I get change, I understand change, but I felt–still do–this was stupid. And worse, imo, the Golden Hearts, the unpublished, were being tossed aside. Not right, not fair, not equitable. Why do this? And WHY make the unpublished feel they didn’t really count? The Rita/Golden Heart Banquet was our send off, our night to celebrate each other and the books we write. The Literacy Signing, always held on the evening before the conference officially started, drew huge crowds, and brought in impressive amounts for Literacy.
The unpublished members deserved their night to shine.
As the sponsor of the Literacy Signing, we should have had a little more warning of the decision, but we didn’t.
And in response to my response, it was basically: Done deal. We’ve decided the conference should be more reader-centric rather that author-centric.
And that did it. Romance WRITERS of America, not readers. We love our readers, we value our readers, but this was the professional organization for writers. Published and unpublished.
I resigned my membership. We pulled out as sponsor.
In the time since then and now, I haven’t paid too much attention to what’s going on with RWA or its membership. I’m not especially active on social media, so a lot would go over my head anyway.
This latest issue hasn’t.
Again, I regret all the years I didn’t hear, didn’t see, didn’t listen, remained unaware of all the sad and unfair things that are now coming to light.
I hope that light continues to shine, and by doing so may change RWA for the good, may remind those in leadership positions what the purpose was all those years ago. To support and advocate for romance writers. Not specific kinds of romance writers.
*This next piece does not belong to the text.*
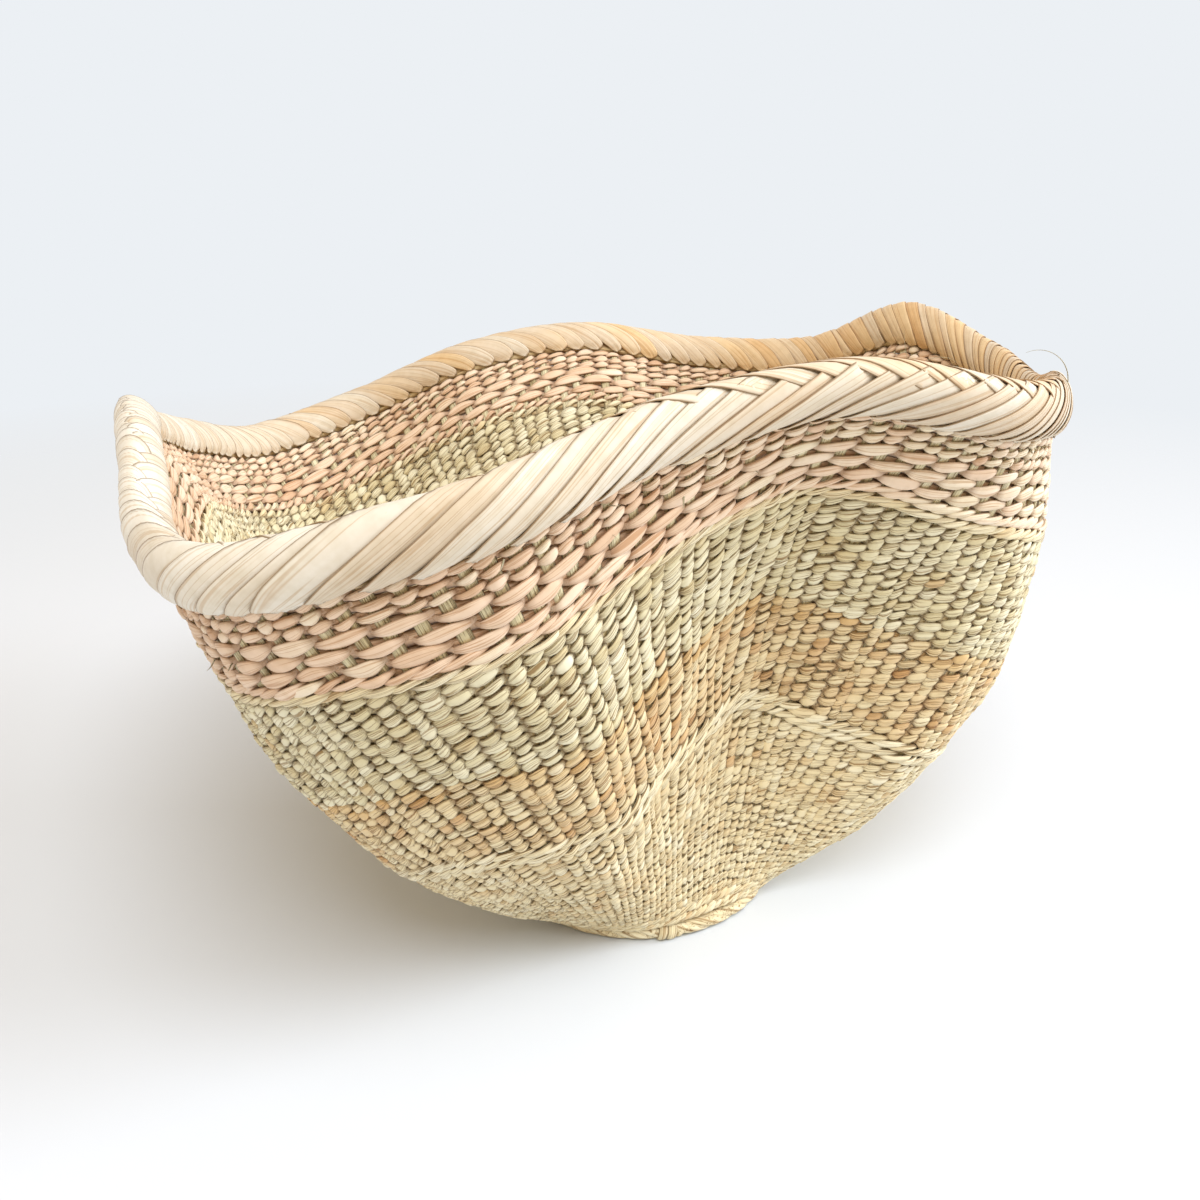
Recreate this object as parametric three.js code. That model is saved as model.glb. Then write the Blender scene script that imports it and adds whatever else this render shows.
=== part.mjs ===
import * as THREE from 'three';

// Palm leaf basket: a soft twined bowl with a small round foot, a wavy wall and a plaited rim.
// Millimetres, +Z up. The basket stands on its foot, and its front faces -Y.

// Reach of the rim line, and of the belly line half way up the wall
const rimWidth = 385;
const rimDepth = 384;
const rimHeight = 238;
const bellyWidth = 276;
const bellyDepth = 245;
const bellyHeight = 131;

// Foot
const footWidth = 108;
const footDepth = 108;
const footRopeWidth = 6.4;
const baseThickness = 4;

// Weave
const wallThickness = 3.6;
const twillThickness = 4.4;
const ropeThickness = 5;
const rowGap = 0.3;
const footSeam = 0.5;

// Heights of the bands, measured up the wall from the foot rope
const bottomWeaveRise = 46.1;
const lowerWeaveRise = 42.2;
const lowerRopeRise = 4.4;
const middleWeaveRise = 36.7;
const tanWeaveRise = 8.2;
const upperWeaveRise = 48.5;
const boundaryRopeRise = 3.9;
const twillRowRise = 5.4;
const plainRowRise = 3.7;
const rimRise = 19.4;

// Rim: a bundle of folded leaf ends between an outer and an inner plait
const rimThickness = 13;
const plaitThickness = 2.2;
const coreRise = 12.6;
const coreGap = 0.5;

// Half of the rim's outline from its lower edge to its top, and the height of the core's middle,
// in hundredths of the rim's rise and of half its thickness
const coreMiddleShare = 43;
const rimProfileShares = [
  [0, 44],
  [20, 86],
  [46, 100],
  [76, 80],
  [95, 38],
  [100, 0],
];

// Lines of the wall, each read at stations an equal number of stakes apart.
// They start at the front left corner and go round past the flute at the front right.
// Each station is across, back and up, in hundredths of half the line's width and depth
// and of its height, counted from the middle of the foot.
const rimShares = [
  [-76, -62, 83],
  [-58, -87, 85],
  [-26, -89, 92],
  [1, -74, 98],
  [30, -61, 100],
  [59, -45, 95],
  [73, -17, 92],
  [80, 13, 87],
  [81, 45, 88],
  [68, 71, 92],
  [49, 95, 82],
  [19, 109, 80],
  [-14, 108, 83],
  [-46, 104, 79],
  [-76, 104, 69],
  [-102, 86, 64],
  [-111, 57, 71],
  [-110, 26, 79],
  [-99, -4, 86],
  [-87, -33, 87],
];
const bellyShares = [
  [-72, -82, 61],
  [-47, -99, 73],
  [-14, -95, 80],
  [6, -72, 92],
  [28, -47, 100],
  [56, -38, 87],
  [86, -32, 74],
  [100, -1, 65],
  [92, 32, 76],
  [73, 61, 82],
  [52, 88, 75],
  [24, 100, 77],
  [-7, 96, 87],
  [-37, 91, 81],
  [-65, 98, 65],
  [-91, 82, 55],
  [-101, 49, 62],
  [-96, 16, 75],
  [-92, -19, 79],
  [-88, -53, 72],
];
const footStartAngle = THREE.MathUtils.degToRad(-130);

// Steps round a ring, and the share of a turn or of the wall used to measure its slope
const aroundSteps = 72;
const slopeStep = 0.002;

// Colours of the leaf
const straw = { color: 0xd9cfa8, roughness: 0.72, metalness: 0 };
const paleGreen = { color: 0xcfcba3, roughness: 0.72, metalness: 0 };
const tan = { color: 0xd8ab76, roughness: 0.72, metalness: 0 };
const pink = { color: 0xd2a68c, roughness: 0.66, metalness: 0 };
const cream = { color: 0xe6d3b0, roughness: 0.6, metalness: 0 };

function shareCurve(shares, width, depth, height) {
  const points = shares.map(([across, back, up]) => new THREE.Vector3(
    across / 100 * width / 2,
    back / 100 * depth / 2,
    up / 100 * height,
  ));
  return new THREE.CatmullRomCurve3(points, true, 'catmullrom', 0.5);
}

const rimLine = shareCurve(rimShares, rimWidth, rimDepth, rimHeight);
const bellyLine = shareCurve(bellyShares, bellyWidth, bellyDepth, bellyHeight);

function footPoint(turn) {
  const angle = footStartAngle + turn * 2 * Math.PI;
  return new THREE.Vector3(
    footWidth / 2 * Math.cos(angle),
    footDepth / 2 * Math.sin(angle),
    footRopeWidth / 2,
  );
}

// The foot rope has eight sides, flat underneath, and this is its reach to the corners.
const footRopeSides = 8;
const footRopeRadius = footRopeWidth / 2 / Math.cos(Math.PI / footRopeSides);

// A stake bends from the foot rope through the belly line to the rim line.
function wallLine(turn, share) {
  const around = ((turn % 1) + 1) % 1;
  const footPull = (1 - share) * (1 - 2 * share);
  const bellyPull = 4 * share * (1 - share);
  const rimPull = share * (2 * share - 1);
  return footPoint(around).multiplyScalar(footPull)
    .addScaledVector(bellyLine.getPoint(around), bellyPull)
    .addScaledVector(rimLine.getPoint(around), rimPull);
}

// Where each band starts and ends, as rises from the centre of the foot rope
const bandRises = {
  bottom_weave: bottomWeaveRise,
  lower_weave: lowerWeaveRise,
  lower_rope_1: lowerRopeRise,
  lower_rope_2: lowerRopeRise,
  middle_weave: middleWeaveRise,
  tan_weave: tanWeaveRise,
  upper_weave: upperWeaveRise,
  cream_rope: boundaryRopeRise,
  pink_rope: boundaryRopeRise,
  twill_row_1: twillRowRise,
  twill_row_2: twillRowRise,
  twill_row_3: twillRowRise,
  plain_row_1: plainRowRise,
  plain_row_2: plainRowRise,
  plain_row_3: plainRowRise,
  rim: rimRise,
};
const bandSpans = {};
let wallRise = footRopeRadius + footSeam;
for (const [name, rise] of Object.entries(bandRises)) {
  const start = wallRise + rowGap;
  bandSpans[name] = { start, end: start + rise };
  wallRise = start + rise;
}

// Point of the wall at a rise above the foot rope, pushed out of the weave's middle by an offset
function wallPoint(turn, rise, offset) {
  const share = rise / wallRise;
  const point = wallLine(turn, share);
  const along = wallLine(turn + slopeStep, share).sub(wallLine(turn - slopeStep, share));
  const up = wallLine(turn, share + slopeStep).sub(wallLine(turn, share - slopeStep));
  return point.addScaledVector(along.cross(up).normalize(), offset);
}

// Closed ring whose cross-section is given as corners, placed by a function of turn and corner
function ringGeometry(corners, place) {
  const positions = [];
  const indices = [];
  for (let step = 0; step < aroundSteps; step += 1) {
    for (const corner of corners) {
      positions.push(...place(step / aroundSteps, corner).toArray());
    }
  }
  const count = corners.length;
  for (let step = 0; step < aroundSteps; step += 1) {
    const nextStep = (step + 1) % aroundSteps;
    for (let corner = 0; corner < count; corner += 1) {
      const nextCorner = (corner + 1) % count;
      const here = step * count + corner;
      const above = step * count + nextCorner;
      const ahead = nextStep * count + corner;
      const aheadAbove = nextStep * count + nextCorner;
      if (nextCorner === 0) {
        // The last side is split the other way, so it lies true against the ring below.
        indices.push(here, ahead, above);
        indices.push(ahead, aheadAbove, above);
      } else {
        indices.push(here, ahead, aheadAbove);
        indices.push(here, aheadAbove, above);
      }
    }
  }
  const geometry = new THREE.BufferGeometry();
  geometry.setAttribute('position', new THREE.Float32BufferAttribute(positions, 3));
  geometry.setIndex(indices);
  geometry.computeVertexNormals();
  return geometry;
}

const placeOnWall = (turn, [rise, offset]) => wallPoint(turn, rise, offset);

// Flat band of weave: up its outside, then down its inside
function weaveGeometry(span, thickness, levels) {
  const corners = [];
  for (let level = 0; level <= levels; level += 1) {
    corners.push([THREE.MathUtils.lerp(span.start, span.end, level / levels), thickness / 2]);
  }
  for (let level = levels; level >= 0; level -= 1) {
    corners.push([THREE.MathUtils.lerp(span.start, span.end, level / levels), -thickness / 2]);
  }
  return ringGeometry(corners, placeOnWall);
}

// Corners of a rounded bundle of leaf, seen across the wall
function roundCorners(middle, rise, thickness, sides) {
  return Array.from({ length: sides }, (_, side) => {
    const angle = side / sides * 2 * Math.PI;
    return [middle + rise / 2 * Math.sin(angle), thickness / 2 * Math.cos(angle)];
  });
}

function ropeGeometry(span) {
  const middle = (span.start + span.end) / 2;
  const corners = roundCorners(middle, span.end - span.start, ropeThickness, 6);
  return ringGeometry(corners, placeOnWall);
}

// The foot rope lies on the ground round the base, on a line through the start of the wall.
function footRopeGeometry() {
  const corners = Array.from({ length: footRopeSides }, (_, side) => (
    (side + 0.5) / footRopeSides * 2 * Math.PI
  ));
  return ringGeometry(corners, (turn, angle) => {
    const point = footPoint(turn);
    const outward = new THREE.Vector3(point.x, point.y, 0).normalize();
    return point.addScaledVector(outward, footRopeRadius * Math.cos(angle))
      .add(new THREE.Vector3(0, 0, footRopeRadius * Math.sin(angle)));
  });
}

// The woven base is a flat disc inside the foot rope.
function baseGeometry() {
  const inset = footRopeRadius + rowGap;
  const outline = new THREE.Shape();
  for (let step = 0; step < aroundSteps; step += 1) {
    const point = footPoint(step / aroundSteps);
    const reach = Math.hypot(point.x, point.y);
    const shrink = (reach - inset) / reach;
    if (step === 0) {
      outline.moveTo(point.x * shrink, point.y * shrink);
    } else {
      outline.lineTo(point.x * shrink, point.y * shrink);
    }
  }
  outline.closePath();
  return new THREE.ExtrudeGeometry(outline, { depth: baseThickness, bevelEnabled: false });
}

// Half of the rim's outline, drawn in by an inset: from its lower edge on the wall to its top
function rimOutline(inset) {
  const rise = rimRise - inset;
  return rimProfileShares.map(([up, out]) => [
    bandSpans.rim.start + up / 100 * rise,
    Math.max(out / 100 * rimThickness / 2 - inset, 0),
  ]);
}

// One plait covers one side of the rim, from its lower edge to the seam along the top.
function plaitGeometry(side) {
  const outline = [...rimOutline(0), ...rimOutline(plaitThickness).reverse()];
  const corners = outline.map(([rise, offset]) => [rise, side * Math.max(offset, rowGap / 2)]);
  return ringGeometry(side > 0 ? corners : corners.reverse(), placeOnWall);
}

// The leaf ends folded over the last row fill the rim under the plaits.
function rimCoreGeometry() {
  const middle = bandSpans.rim.start + coreMiddleShare / 100 * rimRise;
  const thickness = rimThickness - 2 * (plaitThickness + coreGap);
  return ringGeometry(roundCorners(middle, coreRise, thickness, 8), placeOnWall);
}

const pieces = [
  ['base', baseGeometry(), straw],
  ['foot_rope', footRopeGeometry(), straw],
  ['bottom_weave', weaveGeometry(bandSpans.bottom_weave, wallThickness, 3), straw],
  ['lower_weave', weaveGeometry(bandSpans.lower_weave, wallThickness, 2), straw],
  ['lower_rope_1', ropeGeometry(bandSpans.lower_rope_1), straw],
  ['lower_rope_2', ropeGeometry(bandSpans.lower_rope_2), straw],
  ['middle_weave', weaveGeometry(bandSpans.middle_weave, wallThickness, 2), straw],
  ['tan_weave', weaveGeometry(bandSpans.tan_weave, wallThickness, 1), tan],
  ['upper_weave', weaveGeometry(bandSpans.upper_weave, wallThickness, 3), paleGreen],
  ['cream_rope', ropeGeometry(bandSpans.cream_rope), straw],
  ['pink_rope', ropeGeometry(bandSpans.pink_rope), pink],
  ['twill_row_1', weaveGeometry(bandSpans.twill_row_1, twillThickness, 1), pink],
  ['twill_row_2', weaveGeometry(bandSpans.twill_row_2, twillThickness, 1), pink],
  ['twill_row_3', weaveGeometry(bandSpans.twill_row_3, twillThickness, 1), pink],
  ['plain_row_1', weaveGeometry(bandSpans.plain_row_1, wallThickness, 1), pink],
  ['plain_row_2', weaveGeometry(bandSpans.plain_row_2, wallThickness, 1), pink],
  ['plain_row_3', weaveGeometry(bandSpans.plain_row_3, wallThickness, 1), pink],
  ['rim_core', rimCoreGeometry(), straw],
  ['rim_outer_plait', plaitGeometry(1), cream],
  ['rim_inner_plait', plaitGeometry(-1), cream],
];

const basket = new THREE.Group();
for (const [name, geometry, look] of pieces) {
  const mesh = new THREE.Mesh(geometry, new THREE.MeshStandardMaterial(look));
  mesh.name = name;
  basket.add(mesh);
}

// The origin is on the ground under the middle of the basket's outline.
const middle = new THREE.Box3().setFromObject(basket, true).getCenter(new THREE.Vector3());
for (const mesh of basket.children) {
  mesh.position.set(-middle.x, -middle.y, 0);
}

export default basket;
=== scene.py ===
import math

import bpy
import numpy as np
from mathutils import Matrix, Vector


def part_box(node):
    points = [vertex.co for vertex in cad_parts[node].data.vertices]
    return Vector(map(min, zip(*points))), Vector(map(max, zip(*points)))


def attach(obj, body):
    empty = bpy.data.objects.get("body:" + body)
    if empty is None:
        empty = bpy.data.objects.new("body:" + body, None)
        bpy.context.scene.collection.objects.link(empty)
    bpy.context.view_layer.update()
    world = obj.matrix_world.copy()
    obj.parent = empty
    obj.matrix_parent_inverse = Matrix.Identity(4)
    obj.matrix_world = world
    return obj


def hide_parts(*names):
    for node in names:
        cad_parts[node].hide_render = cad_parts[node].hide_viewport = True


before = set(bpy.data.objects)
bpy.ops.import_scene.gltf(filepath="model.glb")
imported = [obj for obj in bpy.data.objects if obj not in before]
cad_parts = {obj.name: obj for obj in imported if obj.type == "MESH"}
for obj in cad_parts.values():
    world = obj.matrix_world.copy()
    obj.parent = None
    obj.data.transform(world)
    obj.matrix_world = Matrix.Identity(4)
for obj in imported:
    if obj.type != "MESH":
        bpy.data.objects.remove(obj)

# Palm leaf basket: stakes run from the foot to the rim, strands of leaf are twined round them in
# rows, and wide strips of leaf are plaited over the rim. Metres, +Z up, front towards -Y.

# The solids come in selected, and operators act on all that is selected
for shown in bpy.context.selected_objects:
    shown.select_set(False)
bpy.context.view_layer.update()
ROOT = "root"

# Reach of the rim line, and of the belly line half way up the wall
RIM_WIDTH, RIM_DEPTH, RIM_HEIGHT = 0.385, 0.384, 0.238
BELLY_WIDTH, BELLY_DEPTH, BELLY_HEIGHT = 0.276, 0.245, 0.131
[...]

Let me add, as a personal note, that over the course of my life, the course of my career, the couple hundred books I’ve written, I may have–most likely have–said or done or written something that was offensive, racist, homophobic. Without intent–but intent doesn’t mean a damn to those hurt. So I’ll apologize without qualification.
I hope I’ve learned along the way. I intend to continue to learn and do better.